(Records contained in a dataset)
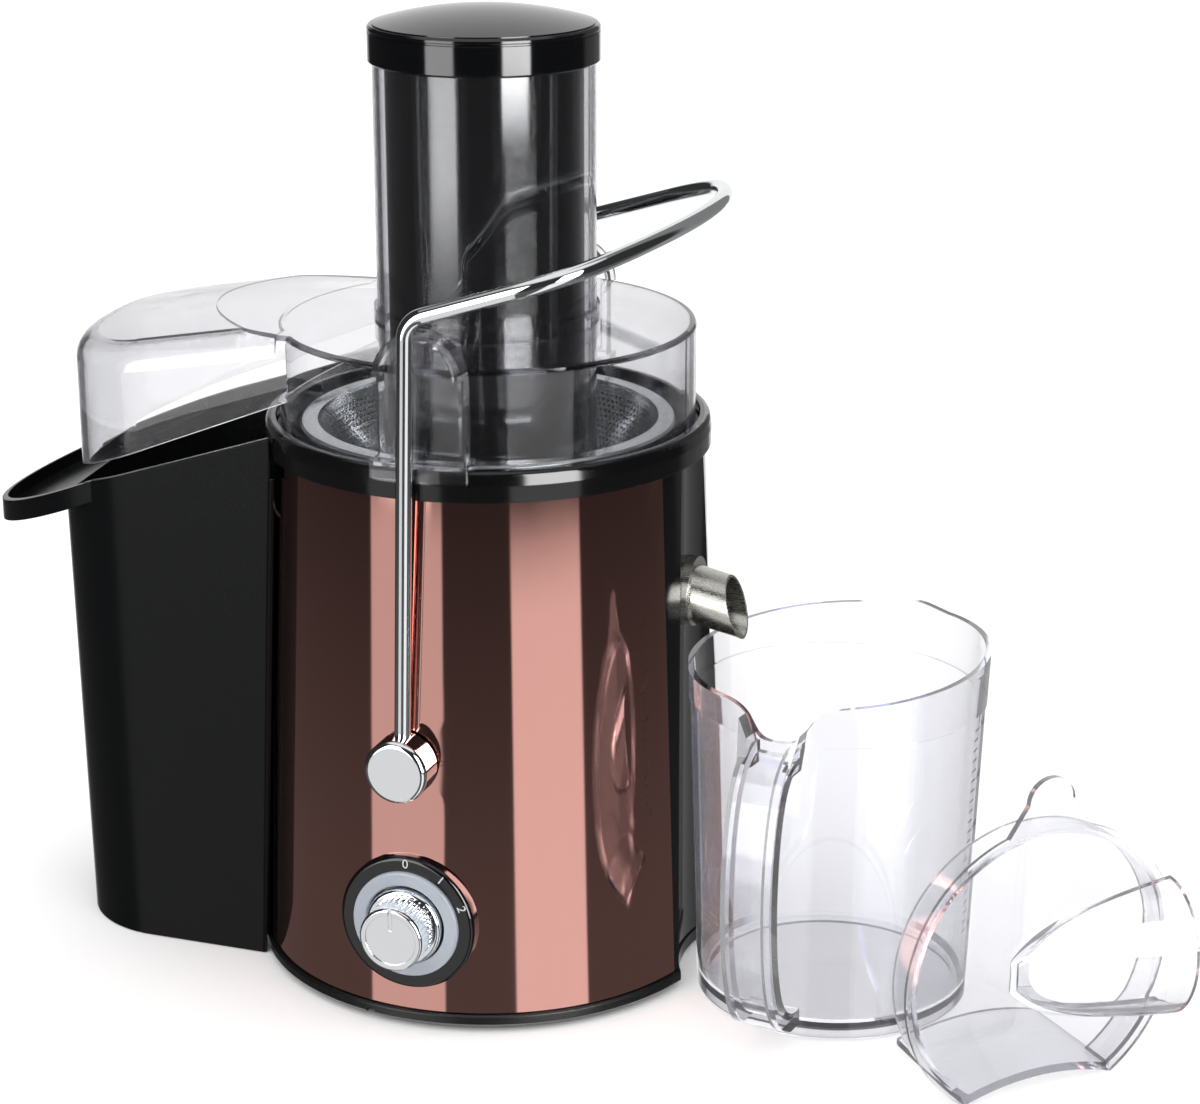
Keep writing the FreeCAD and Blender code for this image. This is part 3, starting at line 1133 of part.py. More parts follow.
# ---------------------------------------------------------------- pulp container
def bin_block(inset, low):
    """Container's outer shape from low upwards, drawn in by inset; it widens upwards."""
    def outline(z):
        shrink = inset + BIN_DRAFT * (1 - (z / BIN_TOP_Z))
        end, half, r = BIN_END_X + shrink, BIN_HALF_WIDTH - shrink, BIN_CORNER_RADIUS - shrink
        return rounded_outline([(end, -half, r), (0, -half, 0), (0, half, 0), (end, half, r)], flat_xy(z))

    return Part.makeLoft([outline(low), outline(BIN_TOP_Z)], True, True)


def base_keepout(gap):
    """Room the container leaves for the motor base."""
    low = rod(PLINTH_RADIUS + gap, -1, BASE_Z + gap)
    cone = housing_cone(gap, BASE_Z - 1, NECK_Z + 25)
    ring = rod(RING_RADIUS + 0.2 + gap, NECK_Z - 8, RING_TOP_Z + 15)
    return fuse([low, cone, ring])


def bin_rim(x):
    """Height of the rim's plane on the middle plane."""
    return BIN_RIM_Z + BIN_RIM_SLOPE * (x - BIN_RIM_X)


def tilted_prism(corners, half):
    """Prism over (x, z) corners, half to each side, that rises to the rear with the rim."""
    ring = [Vec(x, -half, z - BIN_RIM_TILT * half) for x, z in corners]
    return Part.Face(Part.makePolygon(ring + [ring[0]])).extrude(Vec(0, 2 * half, 2 * half * BIN_RIM_TILT))


def lip_slab(drop0, drop1):
    """Slab that follows the pouring lip's slope, between two drops below its top face."""
    root = BIN_END_X + BIN_LIP_ROOT
    x0, x1 = BIN_END_X - BIN_LIP_REACH - 5, root + 1
    top = bin_rim(root)

    def level(x, drop):
        return top + BIN_LIP_SLOPE * (x - root) - drop

    return tilted_prism([(x0, level(x0, drop1)), (x1, level(x1, drop1)), (x1, level(x1, drop0)),
                         (x0, level(x0, drop0))], BIN_HALF_WIDTH)


def lip_plan(inset):
    """Upright half-ellipse prism in plan for the pouring lip."""
    root = BIN_END_X + BIN_LIP_ROOT
    long_axis = BIN_LIP_REACH + BIN_LIP_ROOT - inset
    centre = Vec(root, 0, 0)
    oval = Part.Ellipse(centre - X_AXIS * long_axis, centre + Y_AXIS * (BIN_LIP_HALF_WIDTH - inset), centre)
    return Part.Face(Part.Wire(oval.toShape())).extrude(Vec(0, 0, FAR))


def make_pulp_container():
    outer = bin_block(0, 0).cut(base_keepout(BIN_GAP))
    corners = [e for e in outer.Edges if e.BoundBox.ZLength > NECK_Z / 2 and e.BoundBox.XMax > -PLINTH_RADIUS]
    outer = outer.makeFillet(BIN_SIDE_RADIUS, corners)
    inner = bin_block(BIN_WALL, BIN_FLOOR).cut(base_keepout(BIN_GAP + BIN_WALL))
    above = tilted_prism([(-FAR, bin_rim(-FAR)), (0, bin_rim(0)), (0, FAR), (-FAR, FAR)], BIN_HALF_WIDTH + 1)
    body = outer.cut(inner).cut(above)
    half = BIN_HALF_WIDTH - BIN_WALL
    body = body.cut(block(BIN_BACK_X, 0, -half, half, BIN_BACK_RIM_Z, FAR))
    lip = lip_plan(0).common(lip_slab(0, BIN_LIP_THICK))
    tray = lip_plan(BIN_LIP_EDGE).common(lip_slab(-BIN_LIP_REACH, BIN_LIP_THICK - BIN_LIP_FLOOR))
    body = fuse([body, lip.cut(inner)]).cut(tray)
    return single(body)


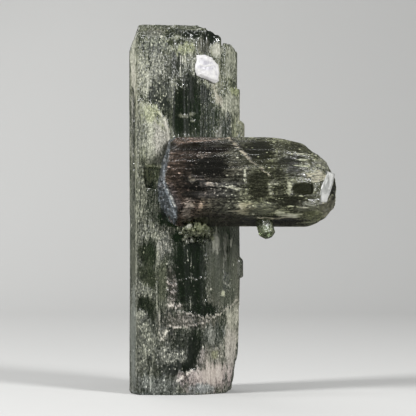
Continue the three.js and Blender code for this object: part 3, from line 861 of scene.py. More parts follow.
# %% Sizes of the cross crystal, in millimetres
CROSS_AXIS = (-10.0, 43.4)
CROSS_START = -5.5
CROSS_CORNERS = [
    (-7.4, -1.2), (-6.9, -5.2), (-4.4, -7.2), (-0.6, -9.0), (4.6, -7.4),
    (7.2, -2.4), (6.9, 4.2), (3.2, 8.3), (-1.6, 9.1), (-5.6, 6.3),
    (-7.2, 2.4),
]
DOME = {"top": 15.0, "underside": 24.4, "tip": 31.4, "power": 0.5, "ragged": 0.45}
CROSS_ENDS = {
    "upper break": ((-4.5, -14, 44.1), (-0.965, -0.1, 0.2), 0.25),
    "lower break": ((-4.5, -16.5, 43.6), (-0.86, -0.3, -0.41), 0.2),
    "upper corner": ((-2.9, -14, 51.4), (-0.6, -0.1, 0.75), 0.15),
    "tip face": ((30.5, -10, 42.5), (0.97, -0.12, -0.06), 0.12),
    "tip corner": ((29.4, -10, 37.6), (0.72, 0.25, -0.6), 0.2),
    "tip shoulder": ((28.6, -10, 46.9), (0.89, 0, 0.45), 0.15),
    "tip top": ((27.0, -10, 48.6), (0.61, 0, 0.79), 0.15),
}
PIT = ((22.4, -20.0, 40.8), (25.6, -13.4, 43.0))
PIT_END = {"middle": (22.5, 41.9), "radius": 1.1}
print("cross crystal", DOME["tip"] - CROSS_START, "mm long")

# %% Patches of the cross crystal
CROSS_PATCHES = {
    "olive right": spot((23.4, 43.3), (6.4, 8.0), frost=0.3, olive=0.85),
    "mauve end": spot((0.1, 43.1), (3.0, 8.6), frost=0.2, rose=1),
    "mauve top": spot((4.1, 50.2), (5.8, 1.1), frost=0, rose=1),
    "near black": spot((5.9, 46.3), (5.2, 2.2), frost=0, rose=0.15),
    "dark brown middle": spot((1.9, 42.1), (2.0, 2.4), frost=0.05, rose=0.5),
    "pale blotch": spot((3.9, 48.6), (1.2, 0.5), frost=0.3, rose=0.6),
    "left speck": spot((1.7, 44.0), (0.8, 0.9), frost=0.2, olive=0.4, grain=1),
    "left speck, ring": spot((3.5, 43.8), (0.8, 0.9), frost=0.05, grain=1),
    "grey middle": spot((10.3, 45.1), (2.0, 3.4), frost=0.25, olive=0.35),
    "dark upper": spot((14.8, 49.6), (2.8, 2.1), frost=0, olive=1, grain=0.6, satin=0.2),
    "olive glow": spot((16.8, 48.6), (1.3, 0.8), frost=0.05, olive=1),
    "frosted upper right": spot((22.8, 48.2), (4.6, 2.9), frost=0.25, olive=0.7, grain=0.3),
    "upper right, grey": spot((21.6, 46.9), (2.2, 1.6), frost=0.05, blue=0.15, grain=0.5),
    "upper right, yellow": spot((25.4, 47.7), (2.4, 2.4), frost=0.3, olive=0.8),
    "olive middle": spot((17.6, 45.5), (2.2, 2.2), frost=0.2, olive=0.9),
    "beige block": spot((26.6, 44.5), (1.5, 1.2), soft=0.25, frost=0.55, olive=0.5, rose=0.25),
    "speck patch": spot((7.9, 42.4), (4.4, 0.9), frost=0.15, grain=1),
    "speck patch, low": spot((6.3, 40.9), (4.0, 1.0), frost=0.1, grain=1),
    "dull lower": spot((6.1, 38.5), (4.2, 1.6), frost=0.25, olive=0.5, grain=0.6),
    "pale left spots": spot((3.0, 38.4), (0.5, 0.9), frost=0.6, grain=0.6),
    "mauve foot": spot((0.6, 37.8), (1.1, 2.3), frost=0.5, rose=0.5),
    "cream patch": spot((11.9, 38.1), (1.8, 1.2), frost=0.65, rose=0.3),
    "dark band": spot((14.7, 42.5), (2.3, 2.8), frost=0.15, grain=0.2),
    "olive beside the pit": spot((19.0, 41.7), (1.6, 1.6), frost=0.2, olive=0.9),
    "pale notch": spot((17.0, 42.1), (0.4, 1.4), frost=0.45, olive=0.5),
    "pale notch, top": spot((17.8, 43.1), (0.8, 0.6), frost=0.4, olive=0.5),
    "pit rim": spot((20.9, 41.9), (0.6, 1.5), frost=0.65, olive=0.6),
    "pit": spot((23.8, 41.9), (2.2, 1.1), soft=0.2, frost=0, olive=0, grain=0.2),
    "green glow beside the pit": spot((26.0, 41.4), (0.5, 0.8), soft=0.4, frost=0.35, olive=1),
    "dark under the pit": spot((21.0, 39.5), (4.4, 1.0), frost=0.1, grain=0.5),
    "below the band": spot((15.4, 38.0), (2.8, 1.1), frost=0.35, grain=1),
    "white dashes, left": spot((19.0, 37.2), (1.2, 0.5), frost=0.6, grain=0.6),
    "bright underside": spot((20.9, 36.2), (2.1, 0.7), frost=0.85, olive=0.5),
    "grey right low": spot((24.8, 38.3), (2.6, 1.0), frost=0.35, olive=0.5, grain=0.6),
    "green tip": spot((25.8, 36.5), (2.8, 1.0), frost=0.35, olive=1),
    "dark underside": spot((6.9, 35.4), (6.2, 1.3), frost=0.1, olive=0.5, rose=0.4),
    "dark underside, right": spot((17.8, 35.4), (5.2, 0.9), frost=0.1, olive=0.6, rose=0.3),
    "tip right": spot((28.9, 38.3), (1.6, 2.2), frost=0.35, olive=0.6, rose=0.2, grain=0.8),
    "tip shoulder": spot((28.0, 47.2), (1.4, 1.6), frost=0.4, olive=0.5, grain=0.9),
    "tip cap": spot((30.2, 41.5), (0.8, 1.9), frost=0.05, rose=0.3, blue=0.2, satin=0.6),
}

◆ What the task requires
From the material given, work out how many lines hold the string "Blender"; state that number and nothing further.

◆ Finished task
2